Mais les belligérants ne semblent pas près de reprendre sérieusement des négociations de paix, au point mort depuis des semaines.
"La victoire sera nôtre", a affirmé M. Zelensky vendredi dans une brève vidéo où il se filme devant le bâtiment de l'administration présidentielle à Kiev, avec plusieurs de ses proches collaborateurs, diffusée sur Instagram.
Le Kremlin a pour sa part affirmé avoir atteint "certains" des objectifs de son invasion censée "dénazifier" l'Ukraine et protéger sa population russophone, jugeant que de "nombreuses localités" avaient été "libérées", permettant aux populations un retour à "une vie pacifique".
"Ce travail va se poursuivre, jusqu'à ce que tous les objectifs de l'opération militaire spéciale soient remplis", a dit à la presse le porte-parole de la présidence russe, Dmitri Peskov.
- Combats "dans le centre-ville" -
Sur le terrain, le président Zelensky reconnu jeudi que la situation dans l'Est était "vraiment difficile (...) Nous perdons de 60 à 100 soldats par jour, tués au combat, et quelque 500 sont blessés".
"Nous avons rencontré quelques succès dans la bataille pour Severodonetsk", capitale administrative de la région de Lougansk qui, avec celle de Donetsk, forment le Donbass. "Mais il est encore trop tôt. C'est la zone la plus difficile actuellement", avait jugé M. Zelensky, évoquant des difficultés face aux forces russes dans d'autres villes de la région, notamment Lyssytchansk et Bakhmout.
Selon la présidence ukrainienne, "les combats se poursuivent dans le centre-ville" de Severodonetsk vendredi matin. "Les envahisseurs russes continuent de bombarder les infrastructures civiles et l'armée ukrainienne dans les zones de Severodonetsk, Borivsky, Oustynivka et Lyssytchansk", a-t-elle ajouté.
"Nous combattons et tenons chaque mètre de la région de Lougansk", a affirmé vendredi matin Serguiï Gaïdaï, gouverneur de la région de Lougansk. "Depuis 100 jours, (les Russes) détruisent tout ce qui démarquait la région", a-t-il fustigé, dénonçant la destruction de plus de 400 km de routes, 33 hôpitaux, 237 cliniques, près de 70 écoles et 50 maternelles.
Après l'échec en mars de leur tentative d'offensive-éclair pour faire tomber le gouvernement de Kiev, les forces russes se concentrent sur le Donbass, où se joue désormais une "guerre d'usure" sur le "long terme", selon le secrétaire général de l'Otan Jens Stoltenberg.
- Marioupol bis? -
Les dirigeants ukrainiens ont ces derniers jours accusé Moscou de vouloir faire de Severodonetsk un "nouveau Marioupol". Ce port stratégique sur la mer d'Azov (sud-est), conquis le 20 mai après la reddition de plus de 2.000 combattants ukrainiens qui s'étaient retranchés dans l'aciérie Azovstal, a été dévasté par les bombardements.

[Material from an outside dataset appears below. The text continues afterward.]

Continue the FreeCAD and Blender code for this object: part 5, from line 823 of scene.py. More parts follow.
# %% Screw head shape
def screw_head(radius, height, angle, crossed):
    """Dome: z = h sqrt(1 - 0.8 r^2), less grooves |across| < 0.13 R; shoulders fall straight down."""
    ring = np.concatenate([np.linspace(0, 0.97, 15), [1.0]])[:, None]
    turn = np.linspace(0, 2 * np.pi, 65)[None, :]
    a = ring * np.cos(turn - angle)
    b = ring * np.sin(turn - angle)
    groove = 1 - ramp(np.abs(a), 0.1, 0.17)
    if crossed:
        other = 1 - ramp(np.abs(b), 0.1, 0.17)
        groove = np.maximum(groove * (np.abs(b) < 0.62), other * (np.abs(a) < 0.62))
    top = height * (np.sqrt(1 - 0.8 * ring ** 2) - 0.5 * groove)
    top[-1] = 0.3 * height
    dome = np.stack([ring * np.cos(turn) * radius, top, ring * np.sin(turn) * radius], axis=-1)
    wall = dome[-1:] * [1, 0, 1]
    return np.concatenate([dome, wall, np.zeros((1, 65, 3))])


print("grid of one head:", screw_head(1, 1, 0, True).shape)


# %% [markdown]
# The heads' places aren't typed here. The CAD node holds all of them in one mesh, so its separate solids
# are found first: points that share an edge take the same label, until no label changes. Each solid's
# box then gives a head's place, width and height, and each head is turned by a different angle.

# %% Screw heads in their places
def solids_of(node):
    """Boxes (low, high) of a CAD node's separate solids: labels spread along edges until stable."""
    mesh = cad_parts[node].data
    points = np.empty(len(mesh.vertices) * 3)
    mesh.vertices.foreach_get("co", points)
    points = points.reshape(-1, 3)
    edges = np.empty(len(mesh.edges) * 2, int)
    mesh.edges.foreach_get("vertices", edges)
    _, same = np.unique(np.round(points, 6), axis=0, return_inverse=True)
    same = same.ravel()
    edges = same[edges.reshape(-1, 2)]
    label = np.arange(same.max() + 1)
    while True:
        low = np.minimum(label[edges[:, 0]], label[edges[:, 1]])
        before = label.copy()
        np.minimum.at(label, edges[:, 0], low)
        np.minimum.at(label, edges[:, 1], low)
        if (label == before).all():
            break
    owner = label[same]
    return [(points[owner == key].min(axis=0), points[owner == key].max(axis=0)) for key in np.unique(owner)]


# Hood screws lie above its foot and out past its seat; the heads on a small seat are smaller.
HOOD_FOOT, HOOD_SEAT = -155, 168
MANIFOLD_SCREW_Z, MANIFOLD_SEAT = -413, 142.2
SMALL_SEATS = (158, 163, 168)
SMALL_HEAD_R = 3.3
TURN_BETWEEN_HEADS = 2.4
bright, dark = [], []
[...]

Les forces russes bombardent aussi intensément la région de Donetsk, notamment Sloviansk, à quelque 80 km à l'ouest de Severodonetsk. Les habitants de la région manquent de gaz, d'eau et d'électricité, selon Kiev.

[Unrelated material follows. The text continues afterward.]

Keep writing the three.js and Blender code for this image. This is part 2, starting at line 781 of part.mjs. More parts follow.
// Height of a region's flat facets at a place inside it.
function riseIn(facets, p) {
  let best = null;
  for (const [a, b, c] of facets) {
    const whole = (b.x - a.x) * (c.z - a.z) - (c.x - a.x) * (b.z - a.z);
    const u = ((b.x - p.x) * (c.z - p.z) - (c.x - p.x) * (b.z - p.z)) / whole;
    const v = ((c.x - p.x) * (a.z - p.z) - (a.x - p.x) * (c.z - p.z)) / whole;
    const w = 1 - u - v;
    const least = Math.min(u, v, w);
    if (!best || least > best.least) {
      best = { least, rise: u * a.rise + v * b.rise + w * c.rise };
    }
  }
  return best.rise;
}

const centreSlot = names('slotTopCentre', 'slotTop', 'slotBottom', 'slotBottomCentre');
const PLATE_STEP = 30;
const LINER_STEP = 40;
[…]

Cette région a subi 17 frappes russes ces dernières 24H, avec tous types d'armement (artillerie, chars, mortiers, aviation...), qui ont fait trois morts et huit blessés et endommagé une vingtaine d'immeubles d'habitation, selon la présidence ukrainienne.

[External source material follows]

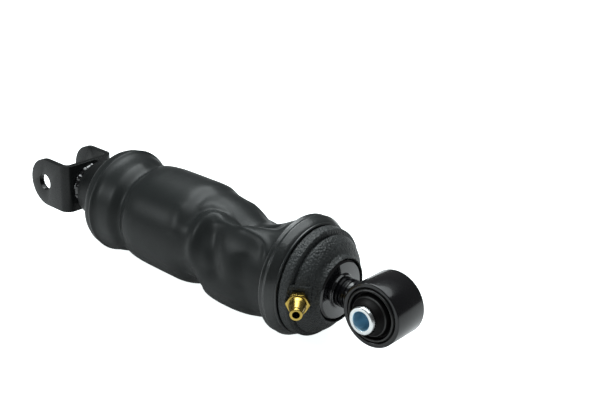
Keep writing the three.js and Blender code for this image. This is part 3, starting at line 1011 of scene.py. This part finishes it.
def makeSleeve(s):
    end = sleeveHalf
    sleeve = turnedPiece("bolt_sleeve", [
        (-end, s["bore"] + 0.5), (-end, sleeveR - s["edge"]), (-end + s["edge"], sleeveR),
        (end - s["edge"], sleeveR), (end, sleeveR - s["edge"]), (end, s["bore"] + 0.5),
        (end - 0.5, s["bore"]), (-end + 0.5, s["bore"]),
    ], sides=96, along="Y", at=eyeX)
    softEdges(sleeve, 0.15, 2)
    finished(sleeve, "sleeve", "zinc_plate", zincPlate, "inner_sleeve")
    # the passivated bore keeps its blue tint
    sleeve.data.materials.append(zincBore)
    limit = (s["bore"] + 0.35) * mm
    for face in sleeve.data.polygons:
        c = face.center
        face.material_index = 1 if math.hypot(c.x - eyeX * mm, c.z) < limit else 0
    return sleeve


makeSleeve(sleeveSet)
print("eye made")

# brass fitting

fittingSet = {
    "seat": 0.9, "hex": 5.0, "flats": 16.0, "reach": 15.1, "shank": 4.2, "nipple": 4.85,
    "bore": 2.9, "neck": 6.9,
}


def makeFitting(s):
    top = s["seat"] + s["hex"]
    tip = top + s["reach"]
    corner = s["flats"] / 2 / math.cos(math.pi / 6)
    clearSelection()
    bpy.ops.mesh.primitive_cylinder_add(
        vertices=6, radius=corner * mm, depth=s["hex"] * mm,
        location=(0, (s["seat"] + s["hex"] / 2) * mm, 0), rotation=(math.pi / 2, 0, 0),
    )
    hexagon = settle(named("hexagon"))
    # two corners lie level with the axis
    if max(abs(v.co.x) for v in hexagon.data.vertices) < (corner - 0.01) * mm:
        hexagon.rotation_euler = (0, math.pi / 6, 0)
        settle(hexagon)
    chamfer = turnedPiece("chamferTool", [
        (s["seat"] - 2, s["flats"]), (top - 2.6, s["flats"] / 2 + 4.4),
        (top + 0.01, s["flats"] / 2 - 0.1),
    ], sides=72, along="Y", closed=False)
    boolean(hexagon, chamfer, "INTERSECT")
    softEdges(hexagon, 0.18, 2)
    shank = turnedPiece("shank", [
        (-8, s["shank"] - 0.5), (-7.5, s["shank"]), (s["seat"] + 1, s["shank"]),
    ], sides=48, along="Y", closed=False)
    body = turnedPiece("spout", [
        (top - 1, s["neck"]), (top + 0.9, s["neck"]), (top + 1.5, s["neck"] - 0.4),
        (top + 4.5, s["neck"] - 0.8), (top + 8.0, s["neck"] - 1.7), (tip - 4.6, 4.7),
        (tip - 3.8, 4.5), (tip - 3.2, s["nipple"] - 0.1), (tip - 2.8, s["nipple"]),
        (tip - 0.8, s["nipple"]), (tip - 0.25, s["nipple"] - 0.25), (tip, s["nipple"] - 0.8),
    ], sides=72, along="Y", closed=False)
    boolean(hexagon, body, "UNION")
    boolean(hexagon, shank, "UNION")
    boolean(hexagon, rod("boreTool", s["bore"], 70, (0, 0, 0), sides=48), "DIFFERENCE")
    smooth(hexagon, 32)
    hexagon.name = "brass_fitting"
    alongFitting(hexagon)
    finished(hexagon, "rod", "brass", brightBrass, "air_fitting")
    washer = turnedPiece("fitting_washer", [
        (0.1, 4.5), (0.1, 7.4), (0.8, 7.4), (0.8, 4.5),
    ], sides=64, along="Y")
    softEdges(washer, 0.2, 2)
    alongFitting(washer)
    return finished(washer, "rod", "bush_rubber", sealRubber, "fitting_seal")


makeFitting(fittingSet)
print("fitting made")

# inner CAD pieces keep their shape and take their own finishes

nodeFinish = {
    "black_paint": ringPaint, "moulded_plastic": cupPlastic, "bellows_rubber": bellowsRubber,
    "bush_rubber": sealRubber, "plain_steel": plainSteel, "zinc_plate": zincPlate,
    "chromed_rod": chromedRod, "brass": brightBrass, "sintered_iron": sinteredIron,
    "cellular_foam": foam,
}
for part in frame["record"]["subparts"]:
    obj = frame["nodes"][part["node"]]
    obj.data.materials.clear()
    obj.data.materials.append(nodeFinish[part["material_slot"]])
print("inner pieces painted")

L'Ukraine attend des livraisons de systèmes lance-missiles plus puissants promis par le président américain Joe Biden, en espérant que cela change le rapport de force sur le terrain.
Des lignes de chemin de fer de la région de Lviv (ouest) - par laquelle transitent les armes livrées à l'Ukraine par les pays occidentaux - une aide dénoncée par Moscou - ont été bombardées ces derniers jours.
Dans le Sud, les Ukrainiens s'inquiètent d'une possible annexion des régions conquises par les forces russes, Moscou évoquant des référendums sur le sujet dès juillet.
Autour de Mykolaïv, près d'Odessa, les bombardements russes dans la nuit ont fait au moins un mort et un blessé, selon la présidence ukrainienne.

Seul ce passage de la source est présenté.